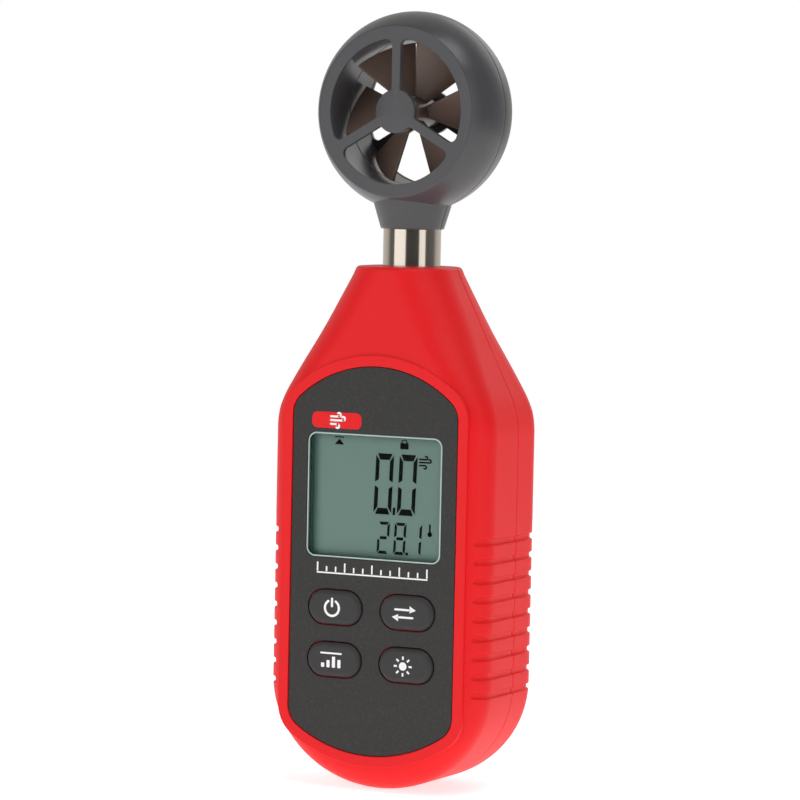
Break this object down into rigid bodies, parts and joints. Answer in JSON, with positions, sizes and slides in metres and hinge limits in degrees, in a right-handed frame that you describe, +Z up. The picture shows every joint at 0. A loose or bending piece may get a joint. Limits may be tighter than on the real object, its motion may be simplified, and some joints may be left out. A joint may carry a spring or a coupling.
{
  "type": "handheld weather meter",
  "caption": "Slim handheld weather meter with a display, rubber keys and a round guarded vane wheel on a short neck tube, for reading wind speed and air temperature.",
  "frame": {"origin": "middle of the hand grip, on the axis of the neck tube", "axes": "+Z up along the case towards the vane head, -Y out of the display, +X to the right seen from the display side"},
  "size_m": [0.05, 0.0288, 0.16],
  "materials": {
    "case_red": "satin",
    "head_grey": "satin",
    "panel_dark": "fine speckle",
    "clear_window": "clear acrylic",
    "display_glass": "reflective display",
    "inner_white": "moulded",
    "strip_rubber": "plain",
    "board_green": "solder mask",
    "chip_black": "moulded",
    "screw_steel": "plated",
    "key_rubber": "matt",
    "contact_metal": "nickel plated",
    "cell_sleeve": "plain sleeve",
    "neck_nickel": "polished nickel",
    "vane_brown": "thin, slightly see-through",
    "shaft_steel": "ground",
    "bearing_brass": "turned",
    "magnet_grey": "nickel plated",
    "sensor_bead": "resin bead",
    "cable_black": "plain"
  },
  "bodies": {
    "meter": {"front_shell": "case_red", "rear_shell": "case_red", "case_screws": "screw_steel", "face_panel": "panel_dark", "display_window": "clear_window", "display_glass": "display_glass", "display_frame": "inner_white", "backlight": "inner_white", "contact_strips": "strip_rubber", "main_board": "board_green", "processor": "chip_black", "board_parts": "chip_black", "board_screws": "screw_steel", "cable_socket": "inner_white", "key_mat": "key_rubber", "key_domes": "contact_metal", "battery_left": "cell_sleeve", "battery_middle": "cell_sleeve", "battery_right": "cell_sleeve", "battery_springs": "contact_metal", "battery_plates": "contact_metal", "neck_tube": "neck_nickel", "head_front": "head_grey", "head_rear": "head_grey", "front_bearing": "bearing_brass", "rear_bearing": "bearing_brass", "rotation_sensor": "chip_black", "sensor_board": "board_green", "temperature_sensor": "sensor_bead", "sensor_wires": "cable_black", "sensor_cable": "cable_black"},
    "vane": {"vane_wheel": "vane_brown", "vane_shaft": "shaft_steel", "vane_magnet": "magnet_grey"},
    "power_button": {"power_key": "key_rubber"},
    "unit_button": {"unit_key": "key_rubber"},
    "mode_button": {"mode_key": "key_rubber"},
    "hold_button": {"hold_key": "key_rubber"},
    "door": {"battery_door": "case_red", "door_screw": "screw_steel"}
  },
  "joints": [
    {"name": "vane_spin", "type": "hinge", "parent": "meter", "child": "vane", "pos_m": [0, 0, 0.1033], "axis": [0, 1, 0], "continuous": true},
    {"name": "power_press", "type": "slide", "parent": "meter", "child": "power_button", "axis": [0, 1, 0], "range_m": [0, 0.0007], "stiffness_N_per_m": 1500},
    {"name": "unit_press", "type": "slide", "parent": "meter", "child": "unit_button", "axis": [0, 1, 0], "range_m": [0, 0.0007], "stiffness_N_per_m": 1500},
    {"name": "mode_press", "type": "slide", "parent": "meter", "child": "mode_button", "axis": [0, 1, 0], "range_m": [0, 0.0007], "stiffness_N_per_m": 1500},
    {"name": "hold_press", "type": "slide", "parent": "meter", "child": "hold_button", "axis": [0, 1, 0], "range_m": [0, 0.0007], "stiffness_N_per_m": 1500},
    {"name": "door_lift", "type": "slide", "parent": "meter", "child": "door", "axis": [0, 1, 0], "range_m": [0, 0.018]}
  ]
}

★ ★ ★

Directions |
All of the data needs to be printed once more, exactly.

Completed task |
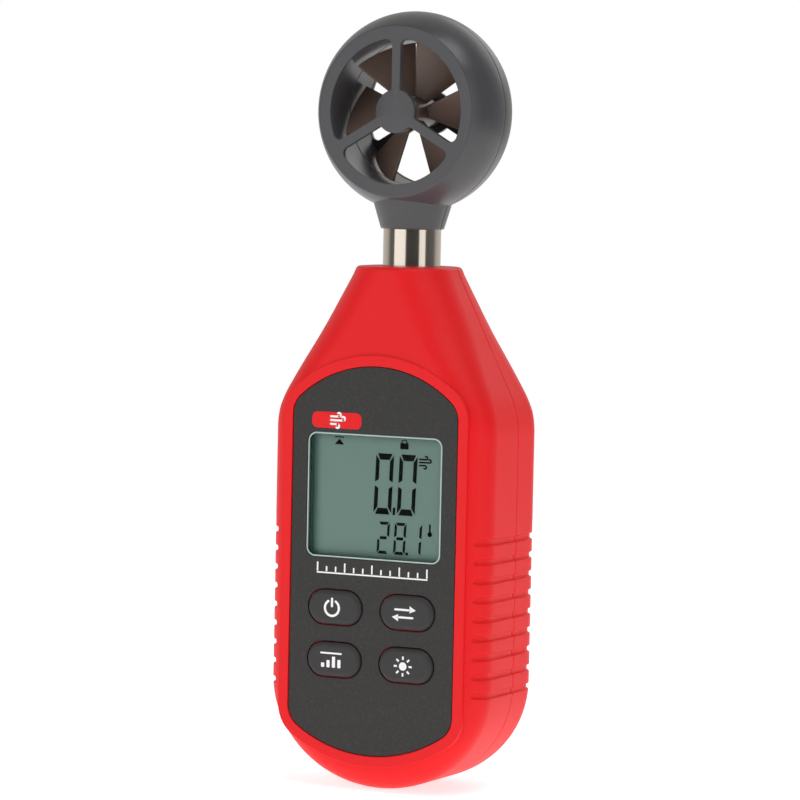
Break this object down into rigid bodies, parts and joints. Answer in JSON, with positions, sizes and slides in metres and hinge limits in degrees, in a right-handed frame that you describe, +Z up. The picture shows every joint at 0. A loose or bending piece may get a joint. Limits may be tighter than on the real object, its motion may be simplified, and some joints may be left out. A joint may carry a spring or a coupling.
{
  "type": "handheld weather meter",
  "caption": "Slim handheld weather meter with a display, rubber keys and a round guarded vane wheel on a short neck tube, for reading wind speed and air temperature.",
  "frame": {"origin": "middle of the hand grip, on the axis of the neck tube", "axes": "+Z up along the case towards the vane head, -Y out of the display, +X to the right seen from the display side"},
  "size_m": [0.05, 0.0288, 0.16],
  "materials": {
    "case_red": "satin",
    "head_grey": "satin",
    "panel_dark": "fine speckle",
    "clear_window": "clear acrylic",
    "display_glass": "reflective display",
    "inner_white": "moulded",
    "strip_rubber": "plain",
    "board_green": "solder mask",
    "chip_black": "moulded",
    "screw_steel": "plated",
    "key_rubber": "matt",
    "contact_metal": "nickel plated",
    "cell_sleeve": "plain sleeve",
    "neck_nickel": "polished nickel",
    "vane_brown": "thin, slightly see-through",
    "shaft_steel": "ground",
    "bearing_brass": "turned",
    "magnet_grey": "nickel plated",
    "sensor_bead": "resin bead",
    "cable_black": "plain"
  },
  "bodies": {
    "meter": {"front_shell": "case_red", "rear_shell": "case_red", "case_screws": "screw_steel", "face_panel": "panel_dark", "display_window": "clear_window", "display_glass": "display_glass", "display_frame": "inner_white", "backlight": "inner_white", "contact_strips": "strip_rubber", "main_board": "board_green", "processor": "chip_black", "board_parts": "chip_black", "board_screws": "screw_steel", "cable_socket": "inner_white", "key_mat": "key_rubber", "key_domes": "contact_metal", "battery_left": "cell_sleeve", "battery_middle": "cell_sleeve", "battery_right": "cell_sleeve", "battery_springs": "contact_metal", "battery_plates": "contact_metal", "neck_tube": "neck_nickel", "head_front": "head_grey", "head_rear": "head_grey", "front_bearing": "bearing_brass", "rear_bearing": "bearing_brass", "rotation_sensor": "chip_black", "sensor_board": "board_green", "temperature_sensor": "sensor_bead", "sensor_wires": "cable_black", "sensor_cable": "cable_black"},
    "vane": {"vane_wheel": "vane_brown", "vane_shaft": "shaft_steel", "vane_magnet": "magnet_grey"},
    "power_button": {"power_key": "key_rubber"},
    "unit_button": {"unit_key": "key_rubber"},
    "mode_button": {"mode_key": "key_rubber"},
    "hold_button": {"hold_key": "key_rubber"},
    "door": {"battery_door": "case_red", "door_screw": "screw_steel"}
  },
  "joints": [
    {"name": "vane_spin", "type": "hinge", "parent": "meter", "child": "vane", "pos_m": [0, 0, 0.1033], "axis": [0, 1, 0], "continuous": true},
    {"name": "power_press", "type": "slide", "parent": "meter", "child": "power_button", "axis": [0, 1, 0], "range_m": [0, 0.0007], "stiffness_N_per_m": 1500},
    {"name": "unit_press", "type": "slide", "parent": "meter", "child": "unit_button", "axis": [0, 1, 0], "range_m": [0, 0.0007], "stiffness_N_per_m": 1500},
    {"name": "mode_press", "type": "slide", "parent": "meter", "child": "mode_button", "axis": [0, 1, 0], "range_m": [0, 0.0007], "stiffness_N_per_m": 1500},
    {"name": "hold_press", "type": "slide", "parent": "meter", "child": "hold_button", "axis": [0, 1, 0], "range_m": [0, 0.0007], "stiffness_N_per_m": 1500},
    {"name": "door_lift", "type": "slide", "parent": "meter", "child": "door", "axis": [0, 1, 0], "range_m": [0, 0.018]}
  ]
}